The Essence of Hierarchical Clustering:
At its core, hierarchical clustering aims to group similar data points hierarchically, creating a tree-like structure called a dendrogram. This dendrogram visually represents the relationships and clusters within the data. Key elements of hierarchical clustering include:
Agglomerative vs. Divisive Clustering:
Agglomerative Clustering: This approach starts with each data point as a separate cluster and iteratively merges clusters based on their similarity until all data points belong to a single cluster.
Divisive Clustering: In contrast, divisive clustering begins with all data points in a single cluster and divides it into smaller clusters as the algorithm progresses.
Linkage Methods:
Hierarchical clustering relies on different linkage methods to measure the similarity between clusters. Common linkage methods include:
Single Linkage: Measures the similarity between two clusters by the distance between their closest data points.
Complete Linkage: Measures similarity based on the distance between their farthest data points.
Average Linkage: Considers the average distance between all data points in two clusters.
Ward's Linkage: Minimizes the increase in variance when merging clusters.
Hierarchical Clustering in Action:
The process of hierarchical clustering can be summarized in the following steps:
Initialization: Start by treating each data point as an individual cluster.
Distance Matrix: Calculate the pairwise distances (e.g., Euclidean distance) between all clusters or data points and store them in a distance matrix.
Cluster Merge: Identify the two closest clusters based on the chosen linkage method and merge them into a single cluster.
Update Distance Matrix: Recalculate the distances between the new cluster and all other clusters or data points.

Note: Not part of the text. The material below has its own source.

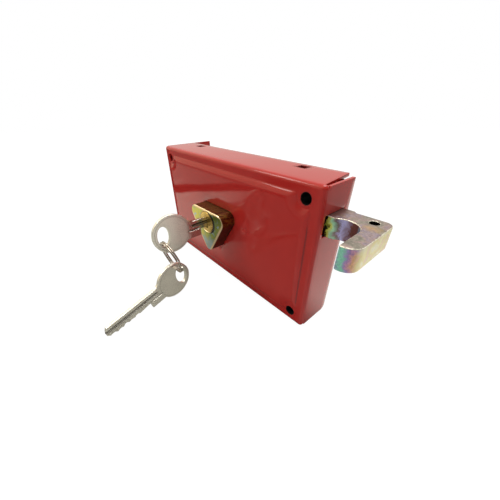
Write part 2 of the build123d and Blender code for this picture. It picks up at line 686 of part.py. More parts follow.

Repeat: Steps 3 and 4 are iteratively performed until all data points belong to a single cluster or until a predefined number of clusters is achieved.
Dendrogram Creation: The hierarchy of clusters is represented in a dendrogram, where the vertical lines indicate the clusters' merging order and heights represent the distances at which merges occurred.
Advantages of Hierarchical Clustering:
Hierarchical clustering offers several advantages:
Hierarchical Structure: Provides a natural way to visualize hierarchical relationships within the data.
No Need for Prespecified k: You don't need to specify the number of clusters beforehand.
Interpretability: Dendrograms offer interpretable visualizations of cluster relationships.
Limitations and Considerations:
Computational Complexity: Hierarchical clustering can be computationally expensive for large datasets.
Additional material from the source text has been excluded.